The Research Center also supports functions called the Extracted Features Dataset and the Data Capsule. The Extracted Features Dataset is useful for linguistic analysis. Scholars can download a dataset of page-level information culled from a workset, including automatic language detection, token count, part of speech, and frequency, and then export only the information they need for their particular analysis. The Data Capsule is a secure virtual computer users can check out for a limited time for analytical access to the digitized public works of the HathiTrust. At the time of this presentation, access through the 15 extant Capsules was only to public-domain works, but access to digitized works in-copyright should be available as of the summer of 2017. Users can perform computational analysis within the secure Data Capsule environment and then export the results of their analysis, but they cannot export volume content, which allows for computational access to restricted texts without violating copyright law.
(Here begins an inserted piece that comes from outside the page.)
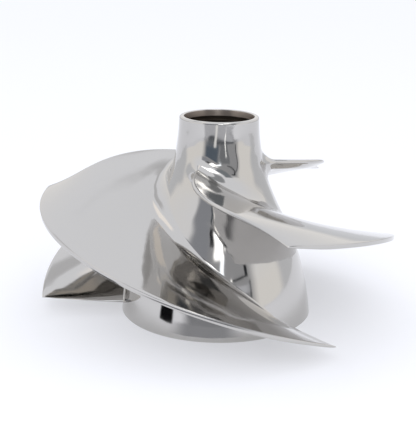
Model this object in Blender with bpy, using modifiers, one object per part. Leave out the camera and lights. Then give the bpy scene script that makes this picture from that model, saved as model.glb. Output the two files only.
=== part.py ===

The Data Capsule supports non-consumptive research (in which computational analysis is performed on one or more books) rather than research in which a scholar reads or displays a substantial amount of text to understand the intellectual content presented within the book. Non-consumptive analytics includes image analysis, text extraction, textual analysis and information extraction, linguistic analysis, automated translation, and indexing and search.

HathiTrust is a useful tool for digital humanists, providing access to a huge number of digitized texts and the ability to extract and manipulate data. In the future, SALALMistas can hope that HathiTrust’s search engine and Research Center will improve its algorithms and services for Spanish- and Portuguese-language speakers and scholars.